- [YOUR INSTRUCTIONS]: Copy the records below exactly as they appear.

- [ENTRIES PROVIDED]:
* * *

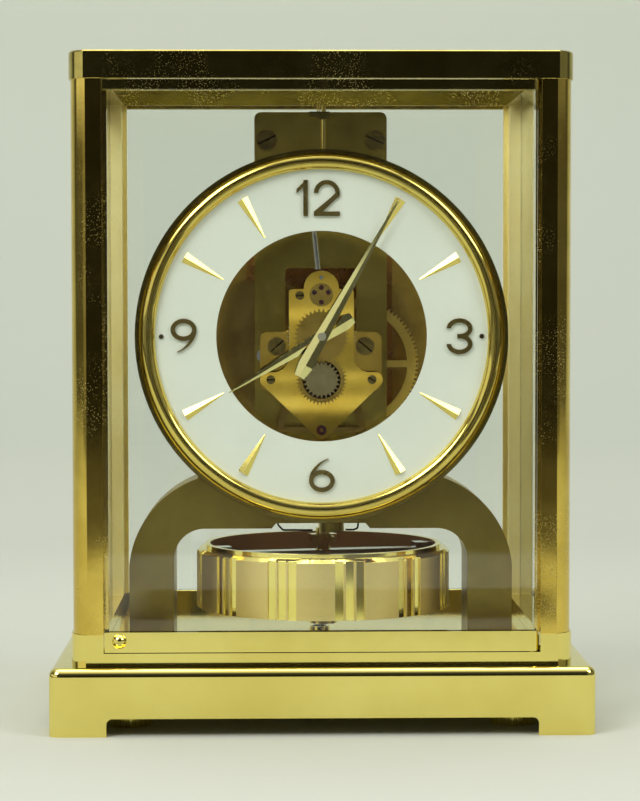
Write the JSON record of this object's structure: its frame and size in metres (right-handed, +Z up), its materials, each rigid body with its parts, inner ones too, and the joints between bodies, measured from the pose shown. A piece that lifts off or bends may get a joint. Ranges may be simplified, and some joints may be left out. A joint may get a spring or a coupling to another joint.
{
  "type": "atmospheric clock",
  "caption": "Glass-cased brass table clock wound by air temperature changes, with an open dial, a slow fluted balance on a hanging wire and a hinged front door.",
  "frame": {"origin": "on the table, under the middle of the base", "axes": "+Z up, -Y towards the viewer, +X to the viewer's right"},
  "size_m": [0.18, 0.135, 0.225],
  "materials": {
    "case_brass": "polished lacquered brass with soft age spots",
    "lid_brass": "polished brass under speckled, browned lacquer",
    "movement_brass": "fine matt gilt brass",
    "balance_brass": "grained panels between polished flutes",
    "steel": "polished steel",
    "screw_steel": "dark polished steel",
    "glass": "clear plate glass with ground edges",
    "ruby": "polished synthetic ruby",
    "dial_white": "smooth off-white enamel paint",
    "numeral_bronze": "dark bronze",
    "marker_gold": "polished facets",
    "bellows_metal": "thin rolled brass"
  },
  "bodies": {
    "case": {"base_plinth": "case_brass", "bottom_frame": "case_brass", "floor_plate": "case_brass", "post_front_left": "case_brass", "post_front_right": "case_brass", "post_rear_left": "case_brass", "post_rear_right": "case_brass", "lid_frame": "lid_brass", "top_glass": "glass", "side_glass_left": "glass", "side_glass_right": "glass", "rear_rails": "case_brass", "rear_glass": "glass", "leg_frame": "movement_brass", "wire_levers": "steel", "strap_plate": "movement_brass", "ears_plate": "movement_brass", "front_bridge": "movement_brass", "back_plate": "movement_brass", "plate_pillars": "movement_brass", "bridge_pillars": "movement_brass", "movement_screws": "screw_steel", "jewel_setting": "movement_brass", "ruby_jewels": "ruby", "barrel_arbor": "steel", "bezel": "case_brass", "dial_ring": "dial_white", "numerals": "numeral_bronze", "hour_markers": "marker_gold", "dial_screws": "screw_steel", "dial_pillars": "movement_brass", "wire_tube": "steel", "suspension_bracket": "movement_brass", "regulator_guide": "movement_brass", "bellows_drum": "movement_brass", "bellows_cover": "movement_brass", "bellows": "bellows_metal"},
    "door": {"front_top_rail": "case_brass", "front_bottom_rail": "case_brass", "front_glass": "glass"},
    "lock": {"lock_knob": "case_brass"},
    "foot_left": {"levelling_foot_left": "case_brass"},
    "foot_right": {"levelling_foot_right": "case_brass"},
    "balance": {"balance_rim": "balance_brass", "balance_arm": "steel", "balance_hub": "balance_brass", "torsion_wire": "steel"},
    "minute_train": {"centre_arbor": "movement_brass", "minute_hand": "marker_gold"},
    "hour_train": {"hour_wheel": "movement_brass", "hour_hand": "marker_gold"},
    "motion_train": {"motion_wheel": "movement_brass"},
    "lower_train": {"lower_wheel": "movement_brass"},
    "spoked_train": {"spoked_wheel": "movement_brass"},
    "barrel_train": {"barrel": "movement_brass"},
    "escape_train": {"escape_wheel": "movement_brass"},
    "fork": {"pallet_fork": "steel"},
    "regulator": {"regulator_rod": "marker_gold"},
    "bellows_end": {"pressure_plate": "bellows_metal"},
    "socket": {"guide_socket": "case_brass"}
  },
  "joints": [
    {"name": "door_swing", "type": "hinge", "parent": "case", "child": "door", "pos_m": [0.0696, -0.0574, 0.12], "axis": [0, 0, 1], "range_deg": [0, 90]},
    {"name": "lock_turn", "type": "hinge", "parent": "door", "child": "lock", "pos_m": [-0.0671, -0.0598, 0.0304], "axis": [0, 1, 0], "range_deg": [-180, 0]},
    {"name": "foot_left_screw", "type": "slide", "parent": "case", "child": "foot_left", "axis": [0, 0, -1], "range_m": [0, 0.003]},
    {"name": "foot_right_screw", "type": "slide", "parent": "case", "child": "foot_right", "axis": [0, 0, -1], "range_m": [0, 0.003]},
    {"name": "balance_swing", "type": "hinge", "parent": "case", "child": "balance", "pos_m": [0.0012, -0.011, 0.045], "axis": [0, 0, 1], "range_deg": [-270, 270]},
    {"name": "minute_turn", "type": "hinge", "parent": "case", "child": "minute_train", "pos_m": [0, -0.045, 0.131], "axis": [0, 1, 0], "continuous": true},
    {"name": "hour_turn", "type": "hinge", "parent": "case", "child": "hour_train", "pos_m": [0, -0.045, 0.131], "axis": [0, 1, 0], "continuous": true},
    {"name": "motion_turn", "type": "hinge", "parent": "case", "child": "motion_train", "pos_m": [0, -0.045, 0.1165], "axis": [0, 1, 0], "continuous": true},
    {"name": "lower_turn", "type": "hinge", "parent": "case", "child": "lower_train", "pos_m": [0, -0.045, 0.0996], "axis": [0, 1, 0], "continuous": true},
    {"name": "spoked_turn", "type": "hinge", "parent": "case", "child": "spoked_train", "pos_m": [0.0106, -0.03, 0.1214], "axis": [0, 1, 0], "continuous": true},
    {"name": "barrel_turn", "type": "hinge", "parent": "case", "child": "barrel_train", "pos_m": [-0.01926, -0.028, 0.12433], "axis": [0, 1, 0], "continuous": true},
    {"name": "escape_turn", "type": "hinge", "parent": "case", "child": "escape_train", "pos_m": [0, -0.045, 0.1448], "axis": [0, 1, 0], "continuous": true},
    {"name": "fork_swing", "type": "hinge", "parent": "case", "child": "fork", "pos_m": [0, -0.045, 0.1506], "axis": [0, 1, 0], "range_deg": [-3, 3]},
    {"name": "regulator_turn", "type": "hinge", "parent": "case", "child": "regulator", "pos_m": [0.001, -0.0395, 0.196], "axis": [0, 0, 1], "range_deg": [-170, 170]},
    {"name": "bellows_push", "type": "slide", "parent": "case", "child": "bellows_end", "axis": [0, -1, 0], "range_m": [0, 0.004]},
    {"name": "socket_lift", "type": "slide", "parent": "case", "child": "socket", "axis": [0, 0, 1], "range_m": [0, 0.001]}
  ],
  "couplings": [
    {"joint": "hour_turn", "follows": "minute_turn", "ratio": 0.083333},
    {"joint": "motion_turn", "follows": "minute_turn", "ratio": -0.125},
    {"joint": "lower_turn", "follows": "minute_turn", "ratio": 0.015625},
    {"joint": "spoked_turn", "follows": "minute_turn", "ratio": -0.0013587},
    {"joint": "barrel_turn", "follows": "minute_turn", "ratio": 0.00020903},
    {"joint": "escape_turn", "follows": "minute_turn", "ratio": -4}
  ]
}
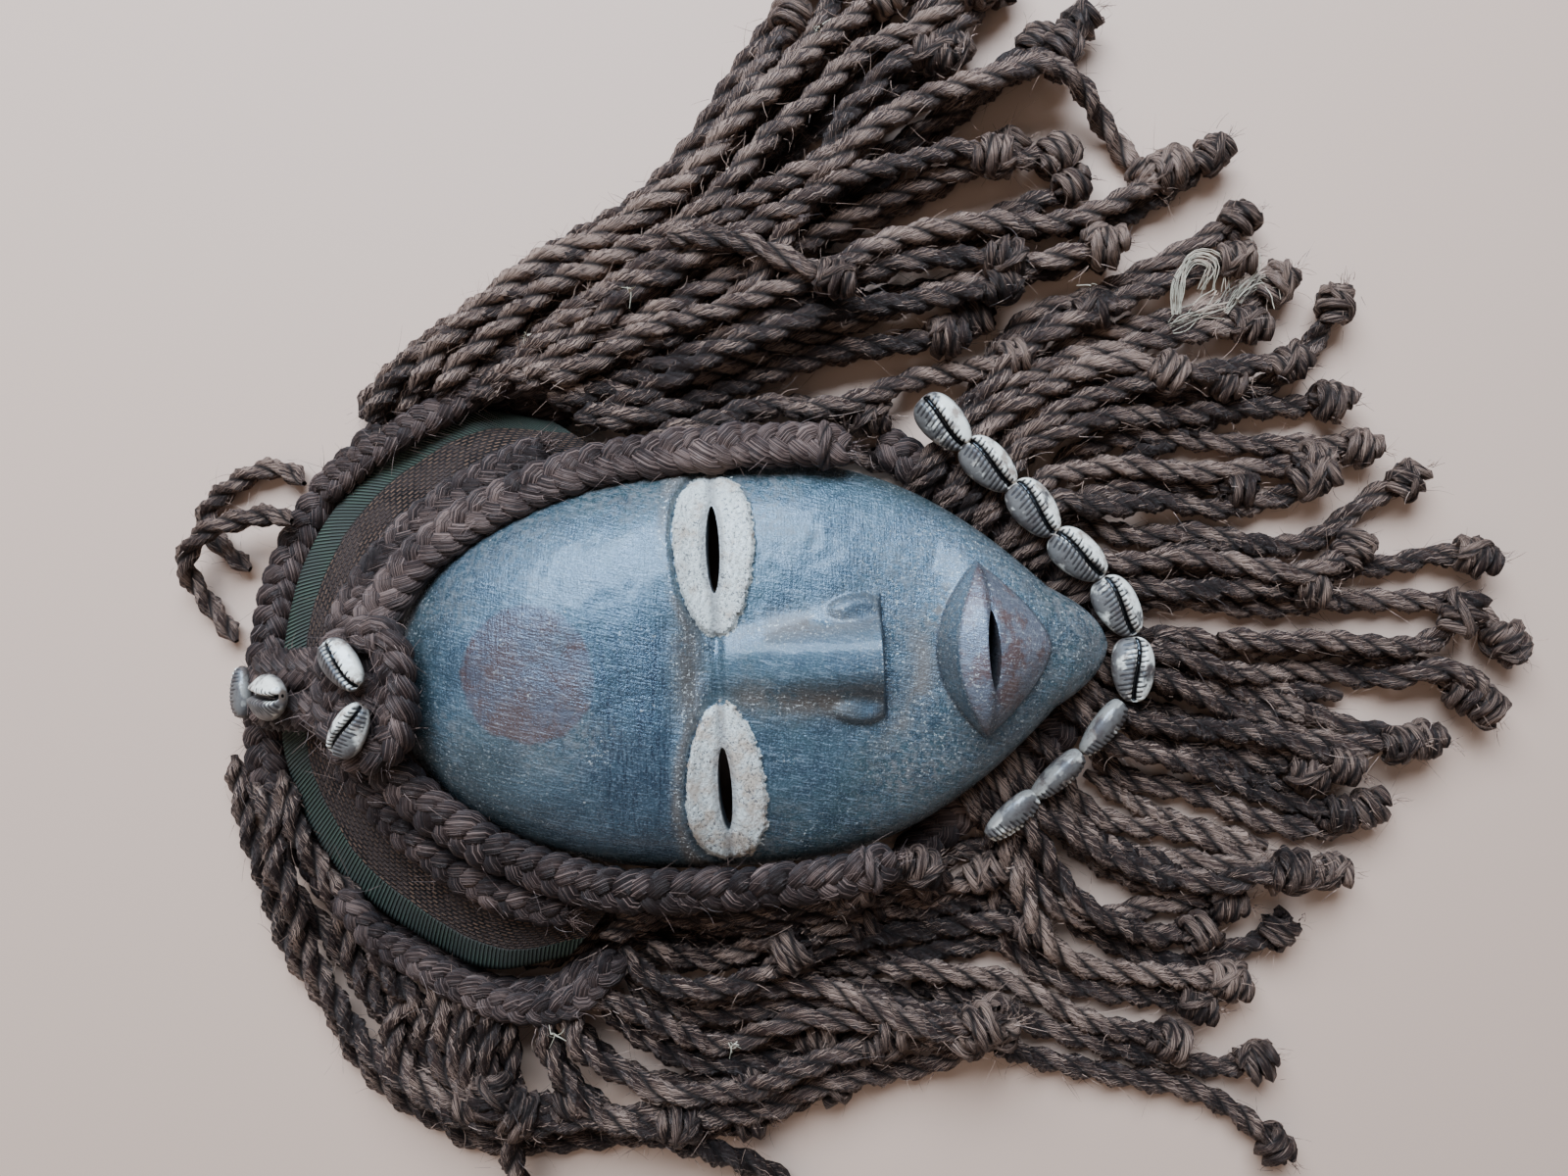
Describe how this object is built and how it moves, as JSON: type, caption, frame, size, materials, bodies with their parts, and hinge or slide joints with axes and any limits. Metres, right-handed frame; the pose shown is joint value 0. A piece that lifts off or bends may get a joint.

* * *

- [ANSWER]:
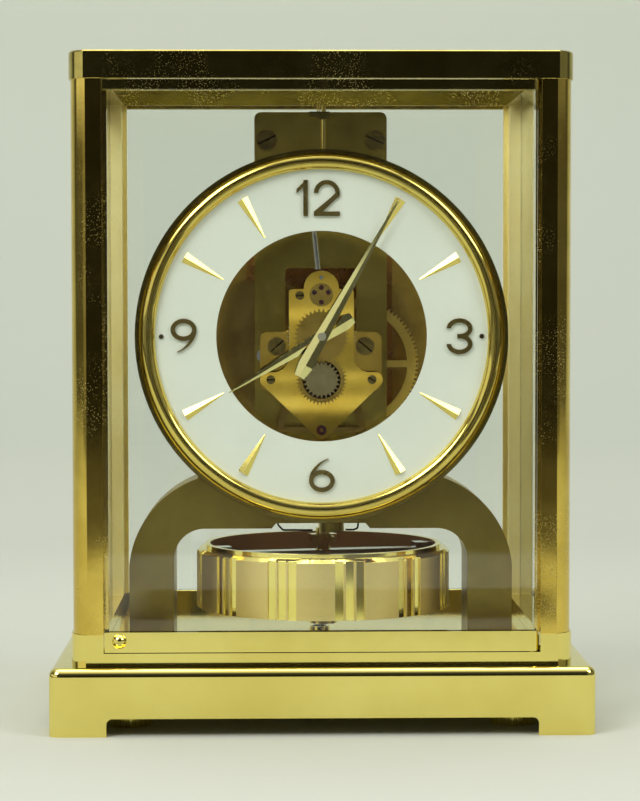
Write the JSON record of this object's structure: its frame and size in metres (right-handed, +Z up), its materials, each rigid body with its parts, inner ones too, and the joints between bodies, measured from the pose shown. A piece that lifts off or bends may get a joint. Ranges may be simplified, and some joints may be left out. A joint may get a spring or a coupling to another joint.
{
  "type": "atmospheric clock",
  "caption": "Glass-cased brass table clock wound by air temperature changes, with an open dial, a slow fluted balance on a hanging wire and a hinged front door.",
  "frame": {"origin": "on the table, under the middle of the base", "axes": "+Z up, -Y towards the viewer, +X to the viewer's right"},
  "size_m": [0.18, 0.135, 0.225],
  "materials": {
    "case_brass": "polished lacquered brass with soft age spots",
    "lid_brass": "polished brass under speckled, browned lacquer",
    "movement_brass": "fine matt gilt brass",
    "balance_brass": "grained panels between polished flutes",
    "steel": "polished steel",
    "screw_steel": "dark polished steel",
    "glass": "clear plate glass with ground edges",
    "ruby": "polished synthetic ruby",
    "dial_white": "smooth off-white enamel paint",
    "numeral_bronze": "dark bronze",
    "marker_gold": "polished facets",
    "bellows_metal": "thin rolled brass"
  },
  "bodies": {
    "case": {"base_plinth": "case_brass", "bottom_frame": "case_brass", "floor_plate": "case_brass", "post_front_left": "case_brass", "post_front_right": "case_brass", "post_rear_left": "case_brass", "post_rear_right": "case_brass", "lid_frame": "lid_brass", "top_glass": "glass", "side_glass_left": "glass", "side_glass_right": "glass", "rear_rails": "case_brass", "rear_glass": "glass", "leg_frame": "movement_brass", "wire_levers": "steel", "strap_plate": "movement_brass", "ears_plate": "movement_brass", "front_bridge": "movement_brass", "back_plate": "movement_brass", "plate_pillars": "movement_brass", "bridge_pillars": "movement_brass", "movement_screws": "screw_steel", "jewel_setting": "movement_brass", "ruby_jewels": "ruby", "barrel_arbor": "steel", "bezel": "case_brass", "dial_ring": "dial_white", "numerals": "numeral_bronze", "hour_markers": "marker_gold", "dial_screws": "screw_steel", "dial_pillars": "movement_brass", "wire_tube": "steel", "suspension_bracket": "movement_brass", "regulator_guide": "movement_brass", "bellows_drum": "movement_brass", "bellows_cover": "movement_brass", "bellows": "bellows_metal"},
    "door": {"front_top_rail": "case_brass", "front_bottom_rail": "case_brass", "front_glass": "glass"},
    "lock": {"lock_knob": "case_brass"},
    "foot_left": {"levelling_foot_left": "case_brass"},
    "foot_right": {"levelling_foot_right": "case_brass"},
    "balance": {"balance_rim": "balance_brass", "balance_arm": "steel", "balance_hub": "balance_brass", "torsion_wire": "steel"},
    "minute_train": {"centre_arbor": "movement_brass", "minute_hand": "marker_gold"},
    "hour_train": {"hour_wheel": "movement_brass", "hour_hand": "marker_gold"},
    "motion_train": {"motion_wheel": "movement_brass"},
    "lower_train": {"lower_wheel": "movement_brass"},
    "spoked_train": {"spoked_wheel": "movement_brass"},
    "barrel_train": {"barrel": "movement_brass"},
    "escape_train": {"escape_wheel": "movement_brass"},
    "fork": {"pallet_fork": "steel"},
    "regulator": {"regulator_rod": "marker_gold"},
    "bellows_end": {"pressure_plate": "bellows_metal"},
    "socket": {"guide_socket": "case_brass"}
  },
  "joints": [
    {"name": "door_swing", "type": "hinge", "parent": "case", "child": "door", "pos_m": [0.0696, -0.0574, 0.12], "axis": [0, 0, 1], "range_deg": [0, 90]},
    {"name": "lock_turn", "type": "hinge", "parent": "door", "child": "lock", "pos_m": [-0.0671, -0.0598, 0.0304], "axis": [0, 1, 0], "range_deg": [-180, 0]},
    {"name": "foot_left_screw", "type": "slide", "parent": "case", "child": "foot_left", "axis": [0, 0, -1], "range_m": [0, 0.003]},
    {"name": "foot_right_screw", "type": "slide", "parent": "case", "child": "foot_right", "axis": [0, 0, -1], "range_m": [0, 0.003]},
    {"name": "balance_swing", "type": "hinge", "parent": "case", "child": "balance", "pos_m": [0.0012, -0.011, 0.045], "axis": [0, 0, 1], "range_deg": [-270, 270]},
    {"name": "minute_turn", "type": "hinge", "parent": "case", "child": "minute_train", "pos_m": [0, -0.045, 0.131], "axis": [0, 1, 0], "continuous": true},
    {"name": "hour_turn", "type": "hinge", "parent": "case", "child": "hour_train", "pos_m": [0, -0.045, 0.131], "axis": [0, 1, 0], "continuous": true},
    {"name": "motion_turn", "type": "hinge", "parent": "case", "child": "motion_train", "pos_m": [0, -0.045, 0.1165], "axis": [0, 1, 0], "continuous": true},
    {"name": "lower_turn", "type": "hinge", "parent": "case", "child": "lower_train", "pos_m": [0, -0.045, 0.0996], "axis": [0, 1, 0], "continuous": true},
    {"name": "spoked_turn", "type": "hinge", "parent": "case", "child": "spoked_train", "pos_m": [0.0106, -0.03, 0.1214], "axis": [0, 1, 0], "continuous": true},
    {"name": "barrel_turn", "type": "hinge", "parent": "case", "child": "barrel_train", "pos_m": [-0.01926, -0.028, 0.12433], "axis": [0, 1, 0], "continuous": true},
    {"name": "escape_turn", "type": "hinge", "parent": "case", "child": "escape_train", "pos_m": [0, -0.045, 0.1448], "axis": [0, 1, 0], "continuous": true},
    {"name": "fork_swing", "type": "hinge", "parent": "case", "child": "fork", "pos_m": [0, -0.045, 0.1506], "axis": [0, 1, 0], "range_deg": [-3, 3]},
    {"name": "regulator_turn", "type": "hinge", "parent": "case", "child": "regulator", "pos_m": [0.001, -0.0395, 0.196], "axis": [0, 0, 1], "range_deg": [-170, 170]},
    {"name": "bellows_push", "type": "slide", "parent": "case", "child": "bellows_end", "axis": [0, -1, 0], "range_m": [0, 0.004]},
    {"name": "socket_lift", "type": "slide", "parent": "case", "child": "socket", "axis": [0, 0, 1], "range_m": [0, 0.001]}
  ],
  "couplings": [
    {"joint": "hour_turn", "follows": "minute_turn", "ratio": 0.083333},
    {"joint": "motion_turn", "follows": "minute_turn", "ratio": -0.125},
    {"joint": "lower_turn", "follows": "minute_turn", "ratio": 0.015625},
    {"joint": "spoked_turn", "follows": "minute_turn", "ratio": -0.0013587},
    {"joint": "barrel_turn", "follows": "minute_turn", "ratio": 0.00020903},
    {"joint": "escape_turn", "follows": "minute_turn", "ratio": -4}
  ]
}
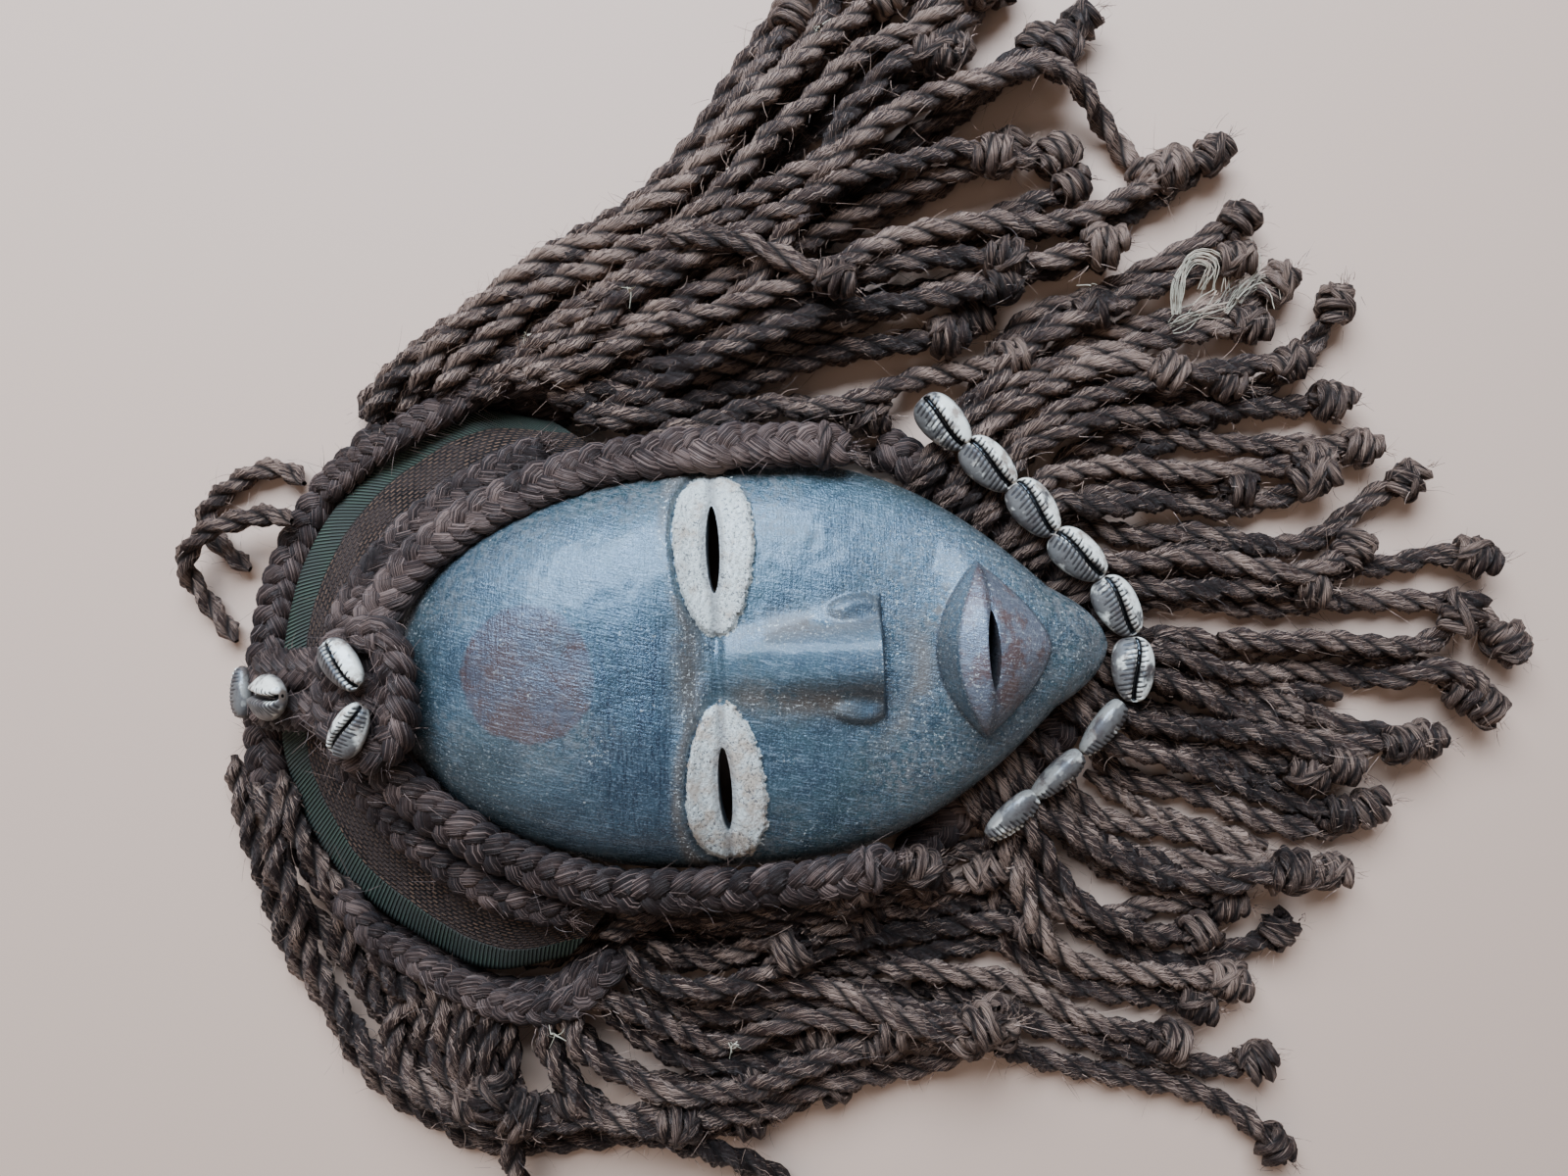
Describe how this object is built and how it moves, as JSON: type, caption, frame, size, materials, bodies with their parts, and hinge or slide joints with axes and any limits. Metres, right-handed frame; the pose shown is joint value 0. A piece that lifts off or bends may get a joint.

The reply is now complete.